JingleMyBells Wed 18-Dec-13 11:47:24

I had an (ex) boyfriend who left in the middle of the night following sex and that was a huge blow. We finished soon after. imagine what a ONS would feel like? Certainly try asking him for a drink but as you arw aware it could be awkward if he says no. Good luck.

Norland Wed 18-Dec-13 10:30:08

Maybe you should find out if any of your mates fancy him? If they all - as well as you, as you've pointed out may times - have the hots for him and he's picked you, those looks may be because they're pissed off at him for not choosing them over you. Do any of your mates, that's the ones giving him the looks, fancy him?

If I could precis my understanding:

- You knew a man at work, who you found attractive.
- At an 'office party' you and this man kissed, you were both fully compos.
- You then proceeded to get very drunk
- Fortunately you were not too drunk to walk and were able to follow him
- He then informed one of your friends you were with him
- You went to his hotel room
- In your drunken stupor, your memory is full of holes
- You recall awakening to him kissing you
- You then went on to engage, willingly, in coitus

These are the facts, as written by you, on a public message board and how I would imagine a solicitor laying them out in a court of law, if you follow the route some seem to be suggesting on this thread.

If I now summarise what I'm guessing you'd like:

- You fancy a man at work and ended up in bed with him?
- You still fancy said man and would rather like a repeat and perhaps other things, such as drinks/dinner/theatre/cinema/holidays?
- You're not quite sure how to go about engaging with said man to enter into a more meaningful relationship, due to the unfortunate ending of the last encounter?
- You have sought advice on how to engage with said man, by asking a bunch of strangers on an internet forum, how you should approach this?

I suppose you could read all the replies on this thread, then write a private message to those you think are helpful, asking the authors' of their personal circumstances/experiences and how they came to the conclusion to advise you in the way they have.

My advice; ask him out for that tea or coffee, as soon as possible, you may have a vey nice Christmas and do somewhat better in the gift department than you'd expected this year.

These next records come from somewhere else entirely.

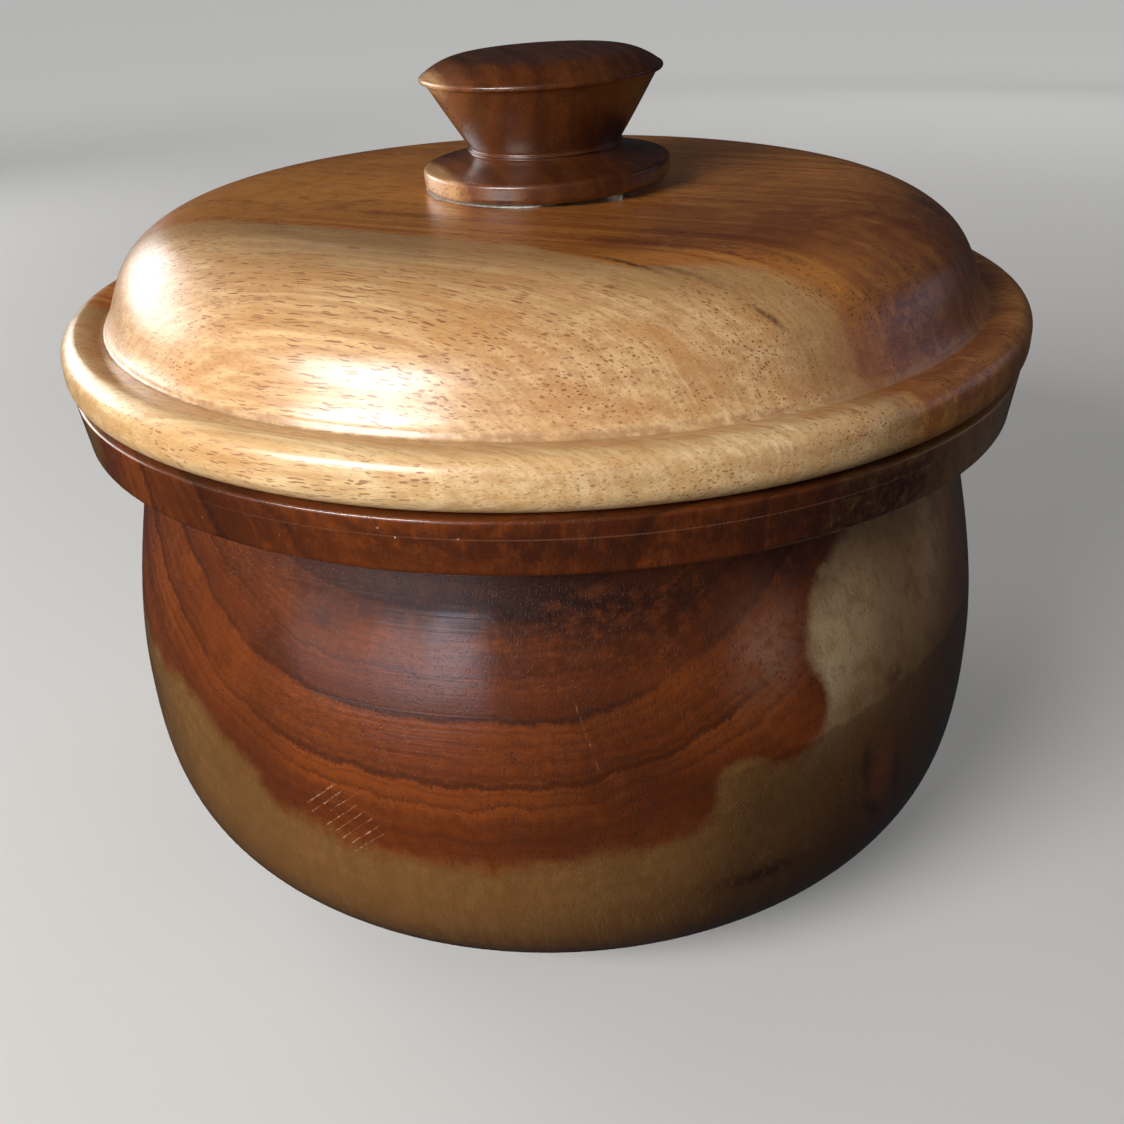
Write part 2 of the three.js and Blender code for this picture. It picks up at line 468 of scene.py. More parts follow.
def wood_relief(s, place, fibres, pore_all):
    """Normals of the wood and of the lacquer over it: pores, fibres, turning lines and waves."""
    x, y, z = s.split(place)
    rim_distance = s.math("SQRT", s.add(s.times(x, x), s.times(y, y)))
    across = s.add(z, s.times(rim_distance, 0.83))
    tool = s.line_noise(s.add(across, s.swing(s.noise(place, 0.05), 0.2)), 2.6, 2.0)
    waves = s.noise(place, 0.11, 2.0, 0.4)
    relief = s.bump(s.times(pore_all, -1.0), 0.07 * MM, 0.55)
    relief = s.bump(fibres, 0.03 * MM, 0.35, relief)
    relief = s.bump(tool, 0.05 * MM, 0.35, relief)
    gloss = s.bump(tool, 0.022 * MM, 0.5)
    gloss = s.bump(waves, 0.75 * MM, 0.22, gloss)
    gloss = s.bump(s.times(pore_all, -1.0), 0.012 * MM, 0.4, gloss)
    return relief, gloss


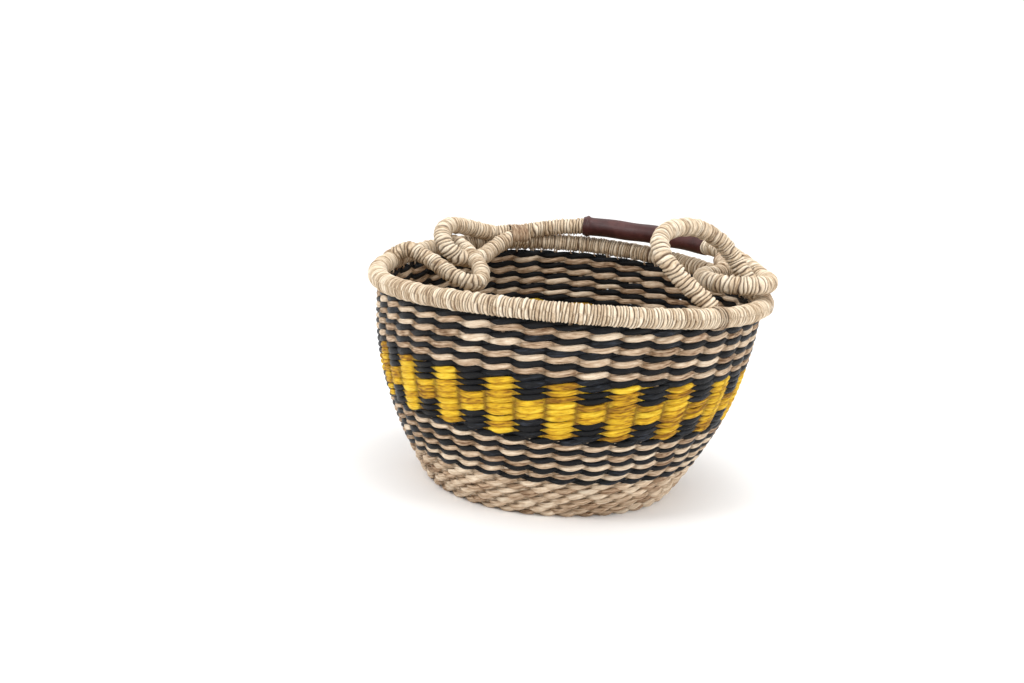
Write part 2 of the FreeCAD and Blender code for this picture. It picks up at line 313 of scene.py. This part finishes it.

jojoanna Wed 18-Dec-13 07:08:05

I thought you should just say hi make small talk but I think the boundaries are a bit blurred now. Most men would not have Sex with a very drunken woman.
He now feels bad because all your friends are giving him dirty looks.
Maybe you should say how/why did we have sex when I was so drunk ??

Vivacia Wed 18-Dec-13 06:37:26

What was the point in that post rpitch?

Vivacia Wed 18-Dec-13 06:36:19

part of me believes most men would take any opportunity.

In my experience most men don't.

rpitchfo Wed 18-Dec-13 01:14:19

I saw this coming a mile off...( I'll leave it at that )

beaglesaresweet Wed 18-Dec-13 00:30:49

Casmama, yes, but then we need to ask Op, did she want/plan sex with him when kissing (while still sober). I think also she needs this chat with him even to find out whether she initiated it, apart from following him to the hotel - which was an initiative too, and friend remembers this. Bear in mind he doesn't know her well, so he could have thought that she's following him deliberately, and that her level of drunkedness was normal to her?

Casmama Wed 18-Dec-13 00:14:17

I realise that beagles but willingly kissing someone when sober does not imply consent to sex when shitfaced later hmm

pegwin Wed 18-Dec-13 00:14:04

Ok. having had very drunken sex with a colleague after a work thing ....he was single, i was single, we were mates, seemed like a brilliant idea at the time. I wanted to give it another go, less drunk.

So we met up over a drink. i brought it up. he kb'd me the grounds it would be inappropriate because we work together.
And do you know ...it wasn't the worst thing that ever happened. i felt better for having got it off my chest rather than leaving it hanging as an unanswered question. it was less awkward and i got over it (then he later changed his mind but it was too late. Que serra..we are still mates)

So, i say just talk to.him. then at least you can stop wondering..the worst that can happens is you will be where you are now...not going out with him...and it might work.out.

(not sure about the kissing you while paraletic though but I have had Ons in a shocking state and ur was definitely my idea)

beaglesaresweet Wed 18-Dec-13 00:12:02

they did kiss before OP got drunk though! it's not like he just decided to take her to his room just because she was drunk. He was also drunk.
OP, just ask him for a coffee and chat. I hope your friends know that you fancy him.

Casmama Wed 18-Dec-13 00:11:18

Good post MBL - I agree with everything you said. Give yourself some time bedhead.

bedhead2008 Wed 18-Dec-13 00:11:17

I woke up to him kissing me, I might have initiated it after that?
Because of the job he's in and from what I have seen on his facebook/the conversations I had with him before the other night, although brief. But I could be completely wrong, I don't know him really.

MadBusLady Wed 18-Dec-13 00:09:11

It does make sense. It's just a bit of a grey area, it seems to me. So if I were you I'd hold off from any approach until you're totally sure you're ok with what happened.

Well, you're clearly not ok with bits of it, you clearly felt exposed and awkward. Don't necessarily assume this is all about your own body issues, or whatever.

A good ONS (since you say you've not had one before) might be a bit nerve-wracking but it's also supposed to be exciting and nice! Otherwise there doesn't seem to be much point.

Casmama Wed 18-Dec-13 00:09:09

How could you have initiated it when you were asleep though?
From what you have said you didn't really know him so how can you assume he is lovely?

bedhead2008 Wed 18-Dec-13 00:07:16

They are angry, they are the ones giving him looks. He seems like such a lovely guy in all other aspects though, I may well have been the one to initiate what happened I can't remember!